Whilst the mother indicates that she would have no interest in taking the children to a country that is not a signatory to the Convention on the Civil Aspects of Child Abduction (“the Convention”), once the children have left the jurisdiction there is no easy pathway to enforcing an order that would permit travel only to Convention countries.
The mother’s initial application was that the security sum would be deposited into her solicitor’s trust account on each occasion that she intends to travel, with it being withdrawn at the conclusion of travel and upon the children being returned to Australia.

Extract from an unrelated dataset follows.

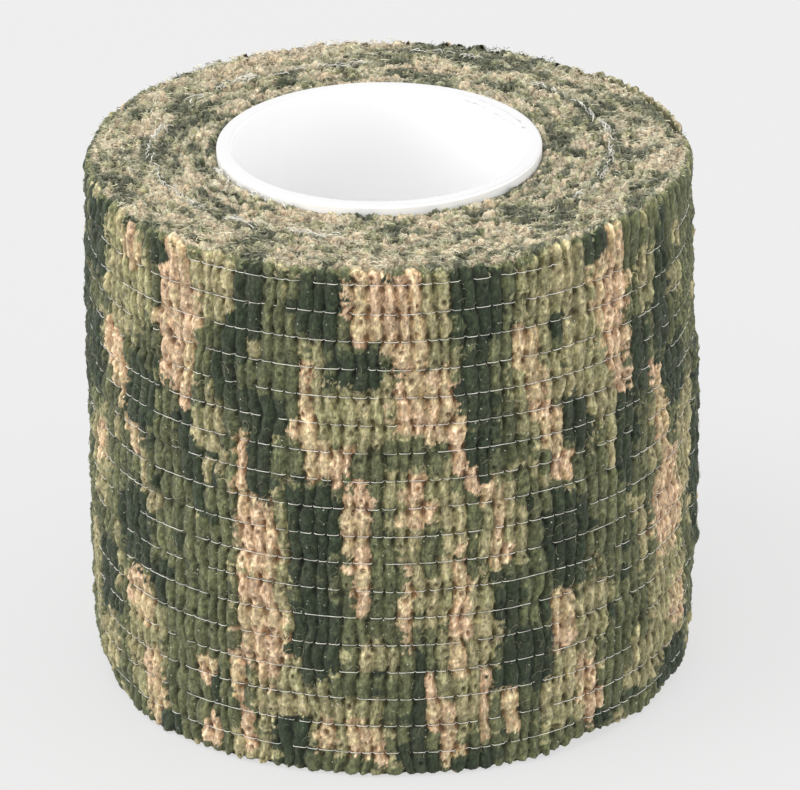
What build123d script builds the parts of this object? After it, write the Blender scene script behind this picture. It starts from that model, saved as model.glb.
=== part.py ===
"""A roll of self-adhesive elastic wrap on a moulded plastic core, in millimetres.

+Z runs along the core's axis and the origin is on that axis, in the plane that the roll stands on.
The tape is one long strip wound counter-clockwise from the core outwards. It is a laminate: a printed
ply outside, a backing ply inside, and elastic threads that run the length of the tape between them.
Its free end, the tail, is cut into three links, so that it can peel off the roll.
"""

import math
import os

from build123d import *

# Core
CORE_RADIUS = 14.9
CORE_WALL = 1.35
CORE_LENGTH = 51.0
RIM_ROUNDING = 0.25

# Tape
TAPE_WIDTH = 50.0
PLY_THICKNESS = 0.21
THREAD_THICKNESS = 0.17
THREAD_HEIGHT = 0.25
THREAD_COUNT = 18
THREAD_FIRST_Z = 2.45
THREAD_SPACING = 2.72
LAYER_CLEARANCE = 0.01

# Winding: the roll is wound looser on its +X side, so the pitch differs from side to side
CORE_CLEARANCE = 0.03
PITCH_RIGHT = 0.815
PITCH_LEFT = 0.735
FULL_TURNS = 16

# Tail, as angles past the end of the last full turn
PEEL_ANGLE = 12.0
LINK_SWEEPS = {"tail_root": 11.0, "tail_middle": 10.5, "tail_tip": 10.5}
SEAM_GAP = 0.1

THREAD_LAYER = THREAD_THICKNESS + 2 * LAYER_CLEARANCE
BACKING = (0.0, PLY_THICKNESS)
THREADS = (PLY_THICKNESS + LAYER_CLEARANCE, PLY_THICKNESS + LAYER_CLEARANCE + THREAD_THICKNESS)
PRINTED = (PLY_THICKNESS + THREAD_LAYER, 2 * PLY_THICKNESS + THREAD_LAYER)
TAPE_THICKNESS = PRINTED[1]
PEEL_LINE = FULL_TURNS * 360 + PEEL_ANGLE


def half_turn(index):
    """Centre on the X axis, and radius of the strip's inner face, of one half turn of the winding.

    Half turns meet on the X axis, where they are tangent, so each one is a true arc.
    """
    right_turns = (index + index % 2) / 2
    left_turns = (index + 1 - index % 2) / 2
    start = CORE_RADIUS + CORE_CLEARANCE
    right = start + right_turns * PITCH_RIGHT
    left = start + left_turns * PITCH_LEFT
    return (right - left) / 2, (right + left) / 2


def winding_point(angle, offset):
    """Point on the winding at a total angle in degrees, at a distance outside the strip's inner face."""
    centre, radius = half_turn(int(angle // 180))
    turned = math.radians(angle)
    return Vector(centre + (radius + offset) * math.cos(turned), (radius + offset) * math.sin(turned))


def winding_arcs(offset, start, end):
    """Arcs that follow the winding from one total angle to another."""
    arcs = []
    for index in range(int(start // 180), math.ceil(end / 180)):
        low, high = max(start, 180 * index), min(end, 180 * (index + 1))
        centre, radius = half_turn(index)
        arcs.append(CenterArc((centre, 0), radius + offset, low % 360, high - low))
    return arcs


def strip(layer, start, end, low, high):
    """One layer of the tape between two total angles, from height low to height high."""
    inner, outer = layer
    ends = [Line(winding_point(a, inner), winding_point(a, outer)) for a in (start, end)]
    outline = winding_arcs(inner, start, end) + winding_arcs(outer, start, end) + ends
    face = make_face(outline)
    return Pos(0, 0, low) * extrude(face, amount=high - low, dir=(0, 0, 1))


def thread(number, start, end):
    """One elastic thread between two total angles. Number 0 is the lowest."""
    middle = THREAD_FIRST_Z + number * THREAD_SPACING
    return strip(THREADS, start, end, middle - THREAD_HEIGHT / 2, middle + THREAD_HEIGHT / 2)


def core():
    """The moulded tube that the tape is wound on, with all four rim edges eased."""
    tube = Cylinder(CORE_RADIUS, CORE_LENGTH, align=(Align.CENTER, Align.CENTER, Align.MIN))
    tube -= Cylinder(CORE_RADIUS - CORE_WALL, CORE_LENGTH, align=(Align.CENTER, Align.CENTER, Align.MIN))
    return fillet(tube.edges().filter_by(GeomType.CIRCLE), RIM_ROUNDING)


def wound_tape():
    """The tape from the core to the line where its tail peels off."""
    nodes = {
        "backing_ply": strip(BACKING, 0, PEEL_LINE, 0, TAPE_WIDTH),
        "printed_ply": strip(PRINTED, 0, PEEL_LINE, 0, TAPE_WIDTH),
    }
    for number in range(THREAD_COUNT):
        nodes[f"elastic_thread_{number + 1:02d}"] = thread(number, 0, PEEL_LINE)
    return nodes


def tail():
    """The tail's links, each with its two plies and its lengths of the threads, and the hinge lines."""
    nodes, hinges = {}, {}
    seam = PEEL_LINE
    for link, sweep in LINK_SWEEPS.items():
        gap = math.degrees(SEAM_GAP / half_turn(2 * FULL_TURNS)[1])
        start, end = seam + gap, seam + sweep
        nodes[f"{link}_backing_ply"] = strip(BACKING, start, end, 0, TAPE_WIDTH)
        nodes[f"{link}_printed_ply"] = strip(PRINTED, start, end, 0, TAPE_WIDTH)
        nodes[f"{link}_threads"] = Compound(
            [thread(number, start, end).solid() for number in range(THREAD_COUNT)]
        )
        hinges[link] = winding_point(seam + gap / 2, TAPE_THICKNESS)
        seam = end
    return nodes, hinges


def main():
    nodes = {"core": core(), **wound_tape()}
    tail_nodes, hinges = tail()
    nodes.update(tail_nodes)
    os.makedirs("parts", exist_ok=True)
    for name, shape in nodes.items():
        export_step(shape, f"parts/{name}.step")
    for link, line in hinges.items():
        print(f"{link} hinges about a vertical line at X {line.X:.4f}, Y {line.Y:.4f}")


main()
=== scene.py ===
"""The looks of a roll of camouflage elastic wrap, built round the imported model.

Shapes are worked out in millimetres, in the model's frame, and turned into metres as each mesh is made.
A place on the tape is given by the total angle of the winding in degrees (0 at the tape's start on the
core, 360 more for each turn) and by its height. Columns are the puckers: vertical ribs of fabric that the
elastic threads gather, COLUMNS_PER_TURN of them a turn. Bands are the strips between two threads.
"""

import math

import bpy
import numpy as np
from mathutils import Matrix


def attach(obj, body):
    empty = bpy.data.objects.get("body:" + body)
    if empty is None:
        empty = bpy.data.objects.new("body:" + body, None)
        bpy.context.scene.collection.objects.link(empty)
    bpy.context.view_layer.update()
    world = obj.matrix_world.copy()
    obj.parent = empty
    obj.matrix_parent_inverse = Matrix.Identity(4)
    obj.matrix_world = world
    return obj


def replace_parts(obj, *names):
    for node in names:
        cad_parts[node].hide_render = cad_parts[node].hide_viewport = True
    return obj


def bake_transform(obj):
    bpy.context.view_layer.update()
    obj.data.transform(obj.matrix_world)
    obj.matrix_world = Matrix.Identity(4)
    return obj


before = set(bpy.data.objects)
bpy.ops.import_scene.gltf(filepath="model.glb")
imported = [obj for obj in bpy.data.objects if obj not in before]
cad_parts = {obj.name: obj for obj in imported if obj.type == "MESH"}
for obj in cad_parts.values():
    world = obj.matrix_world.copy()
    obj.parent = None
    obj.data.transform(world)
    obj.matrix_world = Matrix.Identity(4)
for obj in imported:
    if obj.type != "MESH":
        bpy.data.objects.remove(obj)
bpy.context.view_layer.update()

MM = 0.001

# The winding, as in the model
CORE_RADIUS = 14.9
CORE_WALL = 1.35
CORE_LENGTH = 51.0
CORE_CLEARANCE = 0.03
PITCH_RIGHT = 0.815
PITCH_LEFT = 0.735
TAPE_WIDTH = 50.0
TAPE_THICKNESS = 0.61
FULL_TURNS = 16
LAST_TURN = FULL_TURNS * 360
PEEL_LINE = LAST_TURN + 12.0
LINKS = ("tail_root", "tail_middle", "tail_tip")
LINK_SWEEPS = (11.0, 10.5, 10.5)
SEAMS = tuple(PEEL_LINE + sum(LINK_SWEEPS[:number]) for number in range(3))
TIP_LINE = PEEL_LINE + sum(LINK_SWEEPS)
THREAD_COUNT = 18
THREAD_FIRST_Z = 2.45
THREAD_SPACING = 2.72

# The fabric
COLUMNS_PER_TURN = 140
COLUMN_ANGLE = 360 / COLUMNS_PER_TURN
COLUMN_WIDTH = 1.22
FIRST_ANGLE = PEEL_LINE - 360 - 6.0
SKIN_START_CLEAR = TIP_LINE - 360 + 1.0
SKIN_END = PEEL_LINE - 4.0
RIB_HEIGHT = 0.5
TOP_ROUND = 1.15
TOP_DEPTH = 1.0
TOP_LIFT = 0.25
FOOT_ROUND = 0.5
FOOT_DEPTH = 0.28
FOOT_TURN = 75
TOP_TURN = 82
STEPS_PER_COLUMN = 11
HEIGHT_STEP = 0.2

# Tilts of the surface over the shoulder: where it starts, where its painted light makes it palest, where
# cut edges take over
SHOULDER_TILT = math.radians(12)
SHOULDER_LIGHT_TILT = math.radians(60)
CUT_TILTS = (math.radians(50), math.radians(78))

# Places where something begins, is full, starts to fall and ends, in degrees from -180 to 180. The bulge
# in the outline has total angles instead, and heights too.
THREAD_HELD = (-134, -129, -57, -52)
FOOT_STRAIGHT = (-168, -140, -60, -25)
TOP_RAISED = (-66, -50, -22, -4)
BULGE_ANGLES = (LAST_TURN - 12, LAST_TURN - 7, LAST_TURN + 2, LAST_TURN + 6)
BULGE_HEIGHTS = (9, 12, 30, 34)
FOOT_REACH = 3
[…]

I raised with the parties whether the mother would be prepared to provide the security sum by way of ongoing deposit pending the youngest child attaining the age of 15 years, whereupon the requirement for security will cease. There was no opposition by either party.
CONCLUSION
I am satisfied that whilst a specific trip has not been planned or detailed, the children will benefit from an overseas holiday. The risk of the mother absconding with the children is minimal, particularly so when taken together with a permanent security sum being provided and an undertaking from the mother’s solicitor that he will advise the father if his instructions are terminated, if there is any request for a return of the security sum, or if he has any knowledge or information which would suggest that the mother has an intention to travel overseas with the children for any purpose other than a holiday of limited duration.
I make orders as at the commencement of these reasons.
I certify that the preceding sixty (60) paragraphs are a true copy of the reasons for judgment of the Honourable Justice Berman delivered on 9 February 2018.